Kabar24.com, JAKARTA – Setara Institute melihat kasus penodaan agama yang tercatat di kepolisian meningkat pascareformasi.
Sejak ada Penetapan Presiden No. 1/1965 tentang Pencegahan Penyalahgunaan dan/atau Penodaan Agama hingga 1998 tercata ada 10 kasus. Selama 15 tahun ke belakang tercatat ada 50 kasus terkait penodaan agama.
“Sistem [pemilu] proporsional terbuka di tengah keterbatasan kretivitas politik. Ini saya rasa ikut menjadi faktor,” kata peneliti Setara Institute Ismail Hasani di Gedung Parkati Center, Jakarta, Rabu (2/11/2016).
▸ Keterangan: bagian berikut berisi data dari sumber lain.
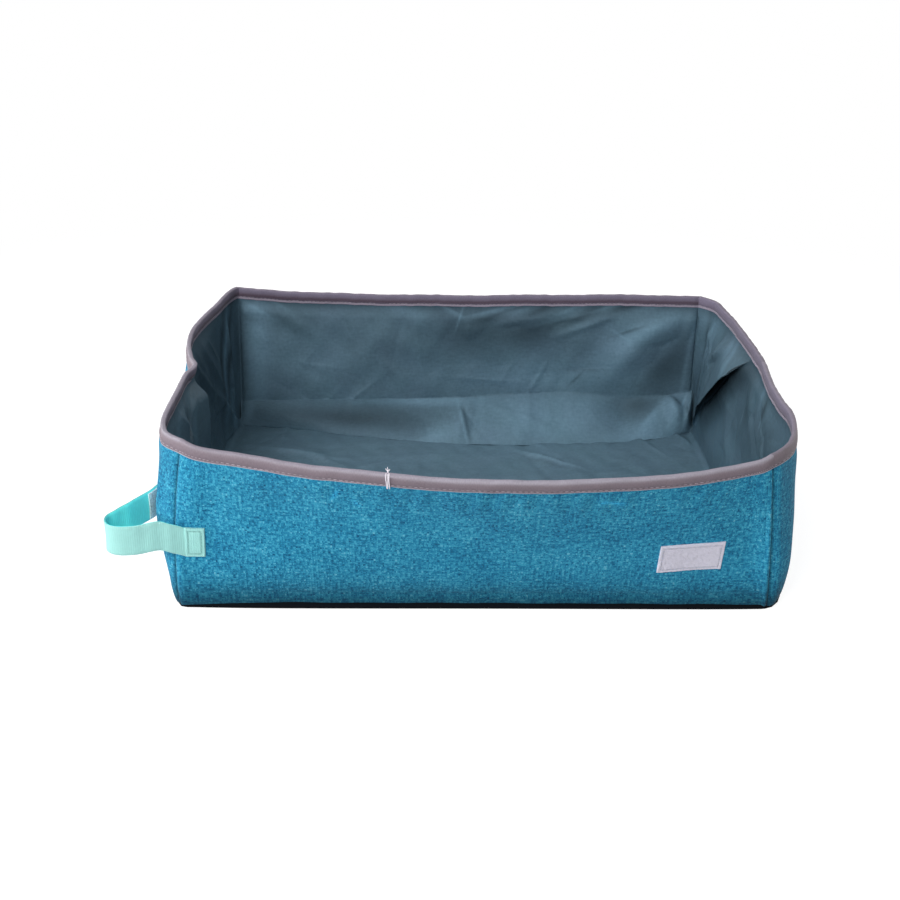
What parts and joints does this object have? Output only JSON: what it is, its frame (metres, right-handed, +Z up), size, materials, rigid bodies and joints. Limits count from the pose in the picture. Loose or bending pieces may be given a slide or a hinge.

Semakin lama, kasus yang dilaporkan pun semakin tidak jelas. Oleh karena itu, dia meminta perhatian khusus pemerintah untuk mengatur dengan jelas hal-hal yang bisa digolongkan ke dalam penistaan dan penodaan agama.
Ismail menilai Pasal 156a KUHP yang selama ini digunakan multi tafsir dan sangat lemah. Dia khawatir pasal tersebut hanya akan digunakan untuk kepentingan politik.
Sebab, belakangan dia melihat dalam banyak kasus SARA warna politik jauh lebih dominan dibandingkan dengan iktikad penegakan hukum.